Ну да, там была яма у высоковольтной линии, но она там уже давно. Он не знает, если только ее не выкопали для опоры — по ошибке. Но у этих опор никто не появлялся, так что спросить не у кого.
Да, верно, там есть выгон с какими-то коровами. Но дом далековато оттуда, за несколько миль. Чтобы его увидеть, надо выйти к шоссе, а он туда не ходил.
Да, точно, здесь, левее, что-то вроде свалки. Теперь ее огородили и запретили возить в нее мусор. И все равно это порядочно от его маршрута. К ней ведет что-то вроде заброшенной проселочной дороги, которой больше никто не пользуется.
Да, еще пруд. Там таких маленьких прудиков два или три. И ничего в них нет — одни головастики. Никто там не купается и рыбу не удит. Никогда он там никого не видел, так что и в тот день никого там быть не могло.
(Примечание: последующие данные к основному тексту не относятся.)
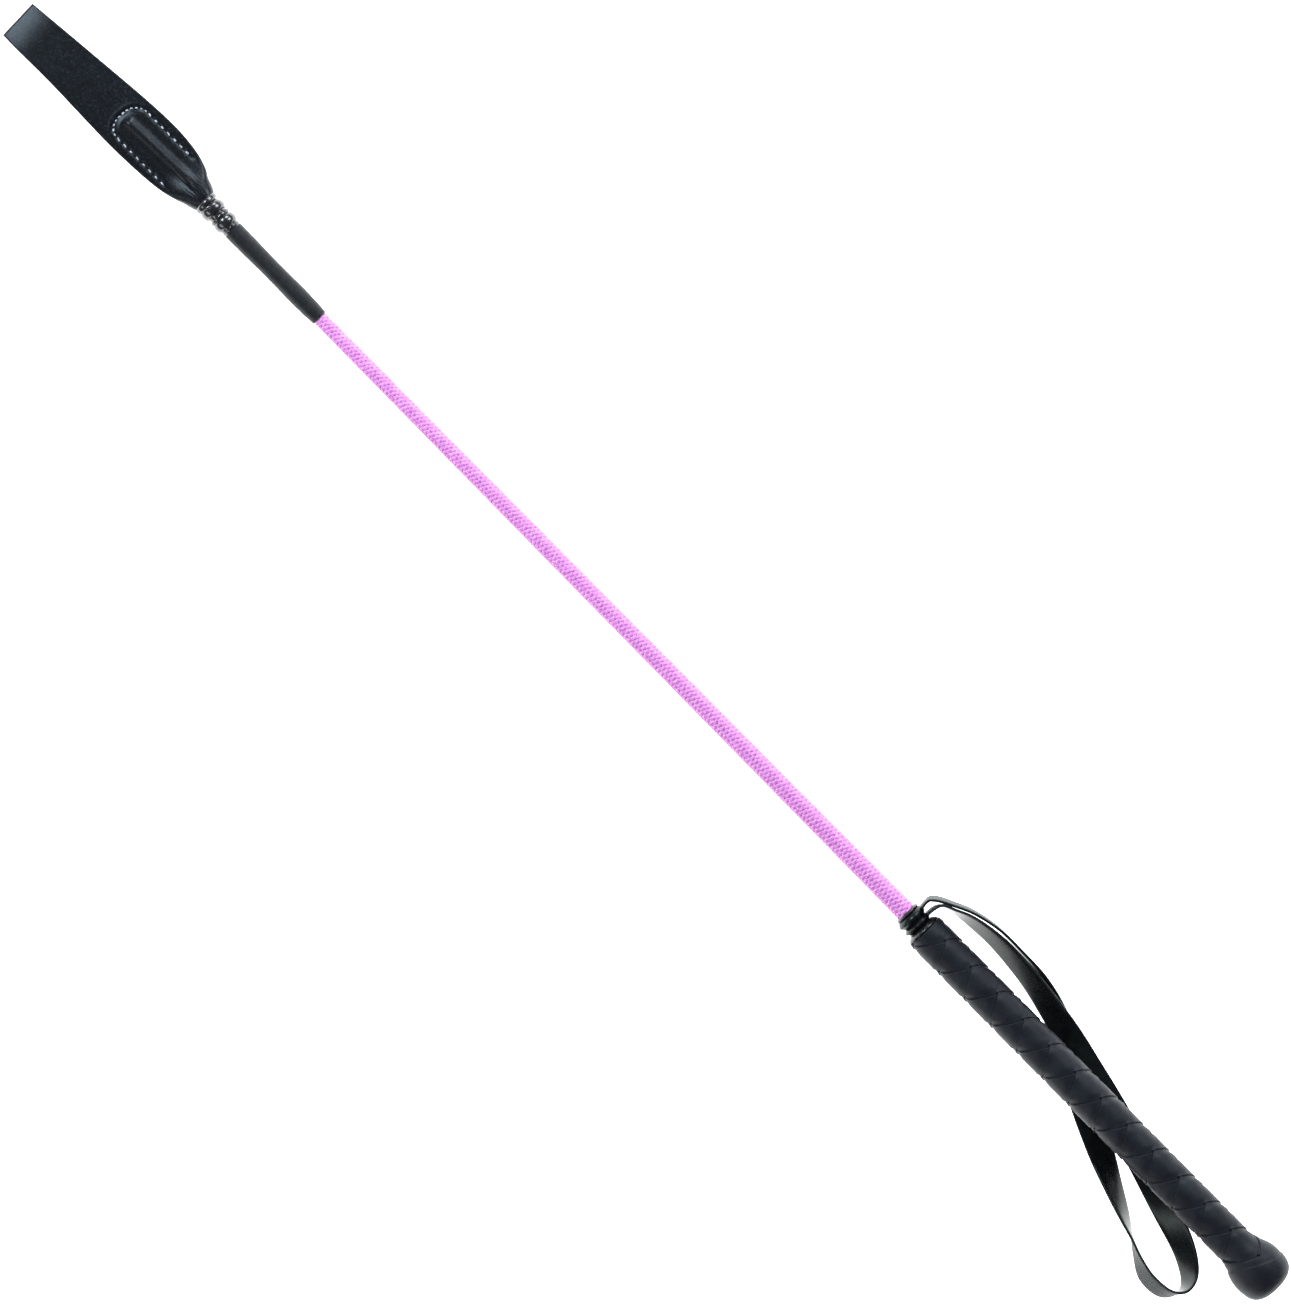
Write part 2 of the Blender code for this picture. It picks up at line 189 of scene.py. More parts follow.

Ну да, он покуривал немножко, но только если угощали. Никогда не покупал. И никогда не оставлял окурков после себя на том месте, где убивал время. Ну да, было такое местечко, прямо вон у тех камней. Да, точно, там земля очень твердая. Может, там и остались какие-нибудь отпечатки следов, но разве это что-то доказывает? Иной раз он мог их там оставить... Да, эти наручные часы почти всегда на нем. Отец ему купил, когда они как-то вместе ездили в город, и... поэтому он знал, который час. И не нужно было никого спрашивать. Да и кого спросить-то...
Так мы перебирали снимки, и он еще минуту-другую повспоминал про часы, купленные отцом, и вообще о том времени. Потом посмотрел на меня, и мне показалось, скулы у него напряглись.
— Видно... видно, все это нехорошо, да? — спросил он.
— Ерунда. Ты все рассказываешь правильно, Боб. Так и продолжай, и все будет о'кей.
— Н-но... что же мистер Клинтон сделает, если мы не сможем...
— Да провались он. Ты не совершил ничего дурного, и они с тобой ничего дурного не сделают. Ну-ка, давай еще разик взглянем на эти картинки...
Мы прошлись по снимкам еще раз. Все то же самое, только на этот раз он говорил медленно.
Я поднялся и прошелся по комнате. Он смотрел на меня и был готов повторять снова и снова, я же чувствовал, что уже на пределе и могу сорваться.
Я сгреб снимки, подошел с ними к окну и стал их потихоньку рассматривать на свет.
Ничего. Я уже знал каждый шаг его пути, и ничего это не дало. Ничего, что могло бы означать присутствие каких-нибудь людей — тех, кто мог его видеть.
Я отсмотрел последний снимок и громко выругался. И что ему было не дойти до поля для гольфа? Не спуститься чуть-чуть с холма, так чтобы его заприметили? Какого черта он торчал на тех проклятых камнях, когда...
Снимки выскочили у меня из рук, все, кроме одного. Я опять посмотрел его на свет, поворачивая так и сяк и прищурясь. И вдруг воскликнул:
— Ну-ка, Боб, давай сюда! Быстро, черт тебя побери!
— Д-да, сэр. — Он прямо так и подскочил. — Да, мистер Коссмейер?